Limitless power, capability, authority – and He chose to serve.  To serve us.  Deeply flawed humanity. 

And here I am, sitting wondering what’s wrong with me, how do I fix myself, because I’m not perfect.  I am a human being who is running from the human experience in order to no longer be human.  To be perfect, instead of accepting my flaws.  To not feel feelings, all the feelings I was designed to feel.   

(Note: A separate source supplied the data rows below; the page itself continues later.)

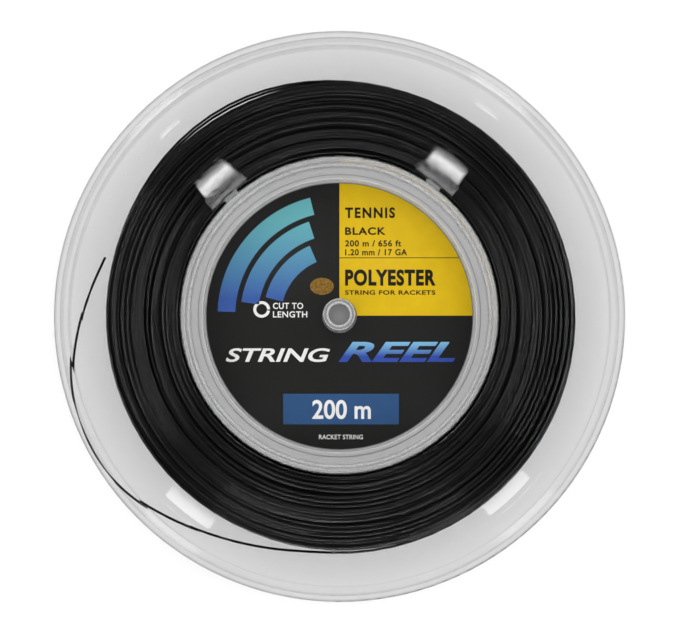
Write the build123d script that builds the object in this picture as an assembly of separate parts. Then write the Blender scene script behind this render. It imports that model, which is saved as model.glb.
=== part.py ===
"""A 200 m reel of tennis string: two clear moulded halves, the wound string, its loose end and a label.

Millimetres. The reel lies on its rear flange with its axis along +Z. The origin is on the axis, in the
plane that the rear flange rests on, and the label is read from above with +Y at its top.
"""

import math
import os

from build123d import *

# Whole reel
REEL_R = 132.5  # 265 mm across the flanges
REEL_H = 26.0  # over both flanges
WALL = 2.0  # moulded wall

# Flange, measured from its outer face towards the middle of the reel
BAND_IN_R = 119.0  # flat band that the reel rests on
BAND_OUT_R = 125.7
BEVEL_OUT_R = 129.7
BAND_STEP = 0.35  # the web starts this much lower than the band
STEP_W = 3.0  # and rises to it over this width
BEVEL_DROP = 1.1
EDGE_DROP = 1.2  # outer face at the very rim
EDGE_INNER = 2.2  # inner face at the very rim
WEB_DROP = 3.6  # outer face of the web where it meets the barrel

# Barrel that the string is wound on, and the front half's collar inside it
BARREL_R = 76.0
BARREL_BORE_R = BARREL_R - WALL
COLLAR_R = BARREL_BORE_R - 0.2
COLLAR_BORE_R = COLLAR_R - WALL
COLLAR_LIP_R = COLLAR_BORE_R - 1.2
COLLAR_FOOT_Z = 15.0
COLLAR_LIP_T = 1.5

# Floor of the open drum, with the ring wall round the label
FLOOR_Z = 4.4
FLOOR_STEP_R = 68.0
RING_BORE_R = 64.6
RING_R = 67.3
RING_TOP_Z = 12.0
RING_DRAFT = 0.2

# Hub tube with the spindle bore
BORE_R = 5.0
TUBE_TOP_R = 7.4
TUBE_FOOT_R = 8.0
MOUTH_CHAMFER = 1.0

# Label card and foil sticker
LABEL_R = 63.8
LABEL_HOLE_R = 8.3
LABEL_T = 0.3
STICKER_W = 11.4
STICKER_H = 8.2
STICKER_T = 0.15
STICKER_AT = (-8.4, 14.1)

# String
STRING_D = 1.2
PACK_GAP = 0.3  # between the winding and the moulded walls
PACK_EDGE_R = 108.6  # outer radius of the winding beside the flanges
PACK_CROWN_R = 110.6  # and halfway between them
TAIL_ROUTE = [
    (-4.0, -111.3, 15.0),
    (-22.3, -110.6, 15.6),
    (-41.5, -107.8, 16.6),
    (-60.8, -102.6, 18.0),
    (-78.5, -95.2, 19.4),
    (-95.0, -85.6, 20.4),
    (-108.4, -73.2, 20.8),
    (-117.9, -58.0, 20.6),
    (-123.4, -41.2, 19.4),
    (-125.2, -23.6, 17.2),
    (-123.0, -5.4, 15.0),
    (-118.0, 12.0, 13.6),
    (-110.9, 27.4, 13.0),
]
ARC_SHARE = 0.45  # share of the shorter run that an arc of the tail takes up

WEB_OUTER_Z = WEB_DROP
WEB_INNER_Z = WEB_DROP + WALL
TUBE_TOP_Z = REEL_H - WEB_DROP


def turned(corners):
    """The solid of revolution about Z of a closed outline of (radius, height, rounding) corners."""
    outline = make_face(Polyline(*[(radius, height) for radius, height, _ in corners], close=True))
    for radius, height, rounding in corners:
        if rounding:
            corner = outline.vertices().sort_by_distance((radius, height))[0]
            outline = fillet(corner, rounding)
    return revolve(Plane.XZ * outline, Axis.Z)


def flange_corners():
    """The flange's outline from the barrel out to the rim and back, with its outer face at height 0."""
    return [
        (BARREL_R, WEB_OUTER_Z, 3.0),
        (BAND_IN_R - STEP_W, BAND_STEP, 3.0),
        (BAND_IN_R, 0.0, 3.0),
        (BAND_OUT_R, 0.0, 1.5),
        (BEVEL_OUT_R, BEVEL_DROP, 1.5),
        (REEL_R, EDGE_DROP, 0.45),
        (REEL_R, EDGE_INNER, 0.45),
        (BEVEL_OUT_R, WALL, 1.5),
        (BAND_IN_R, WALL, 3.0),
        (BARREL_R, WEB_INNER_Z, 0.0),
    ]


def rear_half():
    """Rear flange, barrel, drum floor with the label's ring wall, and the hub tube, moulded in one."""
    floor_under_z = FLOOR_Z - WALL
    drum = [
        (BARREL_R, REEL_H - WEB_INNER_Z, 0.4),
        (BARREL_BORE_R, REEL_H - WEB_INNER_Z, 0.4),
        (BARREL_BORE_R, WEB_INNER_Z, 0.6),
        (RING_R, WEB_INNER_Z, 0.5),
        (RING_R - RING_DRAFT, RING_TOP_Z, 0.7),
        (RING_BORE_R + RING_DRAFT, RING_TOP_Z, 0.7),
        (RING_BORE_R, FLOOR_Z, 0.3),
    ]
    hub = [
        (TUBE_FOOT_R, FLOOR_Z, 0.0),
        (TUBE_TOP_R, TUBE_TOP_Z, 0.5),
        (BORE_R + MOUTH_CHAMFER, TUBE_TOP_Z, 0.3),
        (BORE_R, TUBE_TOP_Z - MOUTH_CHAMFER, 0.3),
        (BORE_R, floor_under_z, 0.4),
    ]
    floor_edge = [
        (FLOOR_STEP_R, floor_under_z, 0.4),
        (FLOOR_STEP_R, WEB_OUTER_Z, 0.4),
    ]
    return turned(flange_corners() + drum + hub + floor_edge)


def front_half():
    """Front flange with the collar that plugs into the barrel; its middle is open to the label."""
    flange = [(radius, REEL_H - height, rounding) for radius, height, rounding in flange_corners()]
    collar = [
        (COLLAR_R, REEL_H - WEB_INNER_Z, 0.0),
        (COLLAR_R, COLLAR_FOOT_Z, 0.4),
        (COLLAR_LIP_R, COLLAR_FOOT_Z, 0.4),
        (COLLAR_LIP_R, COLLAR_FOOT_Z + COLLAR_LIP_T, 0.4),
        (COLLAR_BORE_R, COLLAR_FOOT_Z + COLLAR_LIP_T, 0.4),
        (COLLAR_BORE_R, REEL_H - WEB_OUTER_Z, 0.9),
    ]
    return turned(flange + collar)


def web_inner_height(radius):
    """Height of the rear web's inner face at a radius between the barrel and the band."""
    slope = (WEB_INNER_Z - WALL) / (BAND_IN_R - BARREL_R)
    return WEB_INNER_Z - slope * (radius - BARREL_R)


def string_winding():
    """The outer shape of the wound string: a ring between the webs with a crowned outside."""
    inner_r = BARREL_R + PACK_GAP
    inner_z = web_inner_height(inner_r) + PACK_GAP
    edge_z = web_inner_height(PACK_EDGE_R) + PACK_GAP
    low_side = Line((inner_r, inner_z), (PACK_EDGE_R, edge_z))
    crown = ThreePointArc(
        (PACK_EDGE_R, edge_z), (PACK_CROWN_R, REEL_H / 2), (PACK_EDGE_R, REEL_H - edge_z)
    )
    high_side = Line((PACK_EDGE_R, REEL_H - edge_z), (inner_r, REEL_H - inner_z))
    inside = Line((inner_r, REEL_H - inner_z), (inner_r, inner_z))
    return revolve(Plane.XZ * make_face(low_side + crown + high_side + inside), Axis.Z)


def arc_radii(route):
    """The largest arc that each corner of a route takes, from its shorter run and half its turn."""
    points = [Vector(*point) for point in route]
    radii = []
    for before, corner, after in zip(points, points[1:], points[2:]):
        run_in = corner - before
        run_out = after - corner
        half_turn = math.radians(run_in.get_angle(run_out)) / 2
        shorter = min(run_in.length, run_out.length)
        radii.append(ARC_SHARE * shorter / math.tan(half_turn))
    return radii


def string_tail():
    """The string's loose end, from the winding round to its cut end between the flanges."""
    radii = arc_radii(TAIL_ROUTE)
    path = FilletPolyline(*TAIL_ROUTE, radius=radii)
    start = Plane(origin=path @ 0, z_dir=path % 0)
    tail = sweep(start * Circle(STRING_D / 2), path=path)
    expected = math.pi * STRING_D**2 / 4 * path.length
    print("tail length %.1f, arc radii %s" % (path.length, [round(radius, 1) for radius in radii]))
    print("tail volume %.2f of %.2f expected" % (tail.volume, expected))
    return tail


def label_card():
    """The printed card on the drum floor, with its hole over the hub tube."""
    card = Circle(LABEL_R) - Circle(LABEL_HOLE_R)
    return Pos(0, 0, FLOOR_Z) * extrude(card, LABEL_T)


def foil_sticker():
    """The small oval sticker on the card."""
    x, y = STICKER_AT
    return Pos(x, y, FLOOR_Z + LABEL_T) * extrude(Ellipse(STICKER_W / 2, STICKER_H / 2), STICKER_T)


def main():
    os.makedirs("parts", exist_ok=True)
    for build in (rear_half, front_half, string_winding, string_tail, label_card, foil_sticker):
        export_step(build(), f"parts/{build.__name__}.step")


main()
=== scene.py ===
"""Looks of the string reel: clear moulded halves, wound string with a loose end, and the printed label."""

import math

import bpy
import numpy as np
from mathutils import Matrix, Vector


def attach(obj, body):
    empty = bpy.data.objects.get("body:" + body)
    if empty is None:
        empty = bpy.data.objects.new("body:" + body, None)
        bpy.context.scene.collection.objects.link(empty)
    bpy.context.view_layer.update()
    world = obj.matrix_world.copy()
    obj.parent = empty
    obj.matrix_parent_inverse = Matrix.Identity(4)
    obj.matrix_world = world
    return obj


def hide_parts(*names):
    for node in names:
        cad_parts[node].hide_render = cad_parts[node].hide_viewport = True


MM = 0.001
BODY = "root"

# Sizes that part.py also states, in millimetres
REEL_R = 132.5
REEL_H = 26.0
WALL = 2.0
BARREL_R = 76.0
BAND_IN_R = 119.0
WEB_DROP = 3.6
BAND_STEP = 0.35
STEP_W = 3.0
WEB_INNER_Z = WEB_DROP + WALL
LABEL_R = 63.8
LABEL_HOLE_R = 8.3
LABEL_TOP_Z = 4.7
STRING_D = 1.2
PACK_GAP = 0.3
PACK_EDGE_R = 108.6
PACK_CROWN_R = 110.6
TAIL_ROUTE = [
    (-4.0, -111.3, 15.0),
    (-22.3, -110.6, 15.6),
    (-41.5, -107.8, 16.6),
    (-60.8, -102.6, 18.0),
    (-78.5, -95.2, 19.4),
    (-95.0, -85.6, 20.4),
    (-108.4, -73.2, 20.8),
    (-117.9, -58.0, 20.6),
    (-123.4, -41.2, 19.4),
    (-125.2, -23.6, 17.2),
    (-123.0, -5.4, 15.0),
    (-118.0, 12.0, 13.6),
    (-110.9, 27.4, 13.0),
]
TAIL_LENGTH = 0.221  # metres
STRING_LENGTH = 200.0  # metres, the tail included

# The wound string, in millimetres
STATIONS = 72  # points to a turn
LAYERS = 27
SIDES = 8  # of the string's round section
WINDING_PIECES = 3
STRING_SEED = 20
RELAX_STEPS = 90
LOOSE_TURNS = [(1, 108.6, 2.9), (2, 108.4, 2.0), (3, 108.2, 1.0)]  # turn from the end, least radius, lift
SLACK_AZIMUTH = 118.0  # where the last turns are loose, in degrees
DRIFT = (0.6, 0.45)  # drift of bundles in radius and in height
WANDER = (1.6, 1.3)  # wander of single turns in radius and in height
WANDER_SPAN = 60  # stations over which a turn wanders
DEPTH_SPAN = 80  # stations over which its depth under the webs changes
BARREL_GAP = 0.05  # least room between string and barrel
NEAR_TURNS = 2.2 * STRING_D  # turns this close are watched for overlap
CLEAR_TURNS = STRING_D * 1.02  # and pushed apart to this distance
PUSH = 0.28  # by this share of the overlap, for each of the two turns
EVENINGS = 6  # smoothings along the string after each push

# Finish of the clear plastic, and its tint with rings of painted shade, as pairs of radius in millimetres
# and value
ROUGHNESS = [
    (9.0, 0.12), (12.0, 0.22), (73.4, 0.22), (74.0, 0.0),
    (118.5, 0.0), (119.5, 0.09), (129.4, 0.09), (130.2, 0.16)
]
CLARITY = [
    (4.8, 1.0), (5.0, 0.66), (5.8, 0.66), (6.1, 0.90), (6.9, 0.90), (7.1, 0.66), (7.6, 0.66), (7.9, 0.9),
    (9.0, 0.9), (12.0, 0.72), (73.4, 0.72), (74.0, 1.0)
]
# Tint of the clear plastic: the darker rings at the barrel (70.5 to 76.6 mm) and at the rim (beyond 129.2
# mm) are painted shade
TINT_AND_PAINTED_SHADE = [
    (70.5, 0.985), (71.5, 0.70), (73.4, 0.70), (74.0, 0.30), (76.0, 0.30), (76.6, 0.985),
    (129.2, 0.985), (129.8, 0.80), (131.2, 0.80), (131.9, 0.55)
]
# The rest of the finish, in metres
JAGGED = 0.0013  # how far the drum's frosting strays from its outlines
JAGGED_FROM = (0.020, 0.060)  # radii over which the straying sets in
JAGGED_UP_TO = (0.078, 0.082)  # and over which it dies away
FROST_GRAIN = 0.0008
RING_MARK = 0.0005  # spacing of the turning marks
HUB_EDGE = (0.009, 0.010)  # radii between which the hub gives way to the rest
LAMP_THROUGH = (0.62, 0.97)  # share of lamp light that a face of the hub, and of the rest, lets through
PRINT_ROUGHNESS = (0.30, 0.35)
INK_Z = 0.02  # thickness of a layer of print in millimetres, so great that layers never coincide

# Camera, in metres
CAMERA_AT = Vector((0.0040, -0.0227, 0.6110))
CAMERA_AIM = Vector((0.0004, -0.0005, 0.0260))
CAMERA_LENS = 67.0  # millimetres, on a 36 mm sensor

# Light, with sizes and distances in metres, except that radii of spots seen on the reel are in millimetres
ROOM_LIGHT = 2.75  # as it lights matt surfaces
ROOM_SEEN = 1.2  # and as it shows, directly and in glossy and clear ones
WORLD_DARK = (0.58, 0.76)  # heights on the room's sphere between which it turns from white to dark
CEILING_GREY = 0.006
WEB_TILT = math.degrees(math.atan((WEB_DROP - BAND_STEP) / (BAND_IN_R - STEP_W - BARREL_R)))
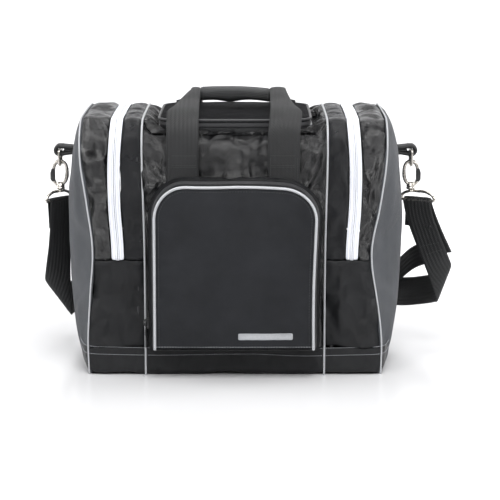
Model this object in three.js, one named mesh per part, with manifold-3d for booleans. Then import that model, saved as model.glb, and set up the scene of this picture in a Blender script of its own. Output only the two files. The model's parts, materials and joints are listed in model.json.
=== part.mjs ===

Abhorrent.  To try to ignore and hide away the very things that make me human.  To open myself up and be vulnerable.  What would that say about me as a man?  Why should I give a shit?  I am human, first and foremost.  Feelings, pleasant and unpleasant, are not just part of the human experience; they are the center of it.   It’s what connects all of us, or what could connect all of us, if we allow ourselves to be vulnerable enough to understand regardless of gender, race, sexual-preference, gender-identity – we all are meant to feel, to experience, to process and try to understand and deal with our feelings.  Emotion truly has the potential to break down any and all barriers and connect us with one another. 

Looking at this emotional wheel, one of many, but all potentially so useful; there are so many more unpleasant feelings than pleasant ones.  They are not inherently good or bad; they just are.  Their existence is indifferent; they will continue to do what they do within us.  

Our reactions to these emotions are not indifferent.  That’s where we have agency. 

Feeling anxious is neither good nor bad, it is just a feeling.  My reaction, my impulse, to run, hide, and bury this feeling is bad.  It will propel me, eventually, into depression.  Into a very dark, unhealthy, and potentially dangerous place. 

It is especially dangerous to those around me who do love me.  My depression would hurt them. 

“Yes, I’m a Mess.” 

I’m not at self-acceptance.  But it is time to stop beating myself up for having feelings.  It is childish.  It is cowardly.  It’s time to grow up and experience them, truly feel them. 

Yes, I’m flawed.  I’m human.  It is what I was designed to be.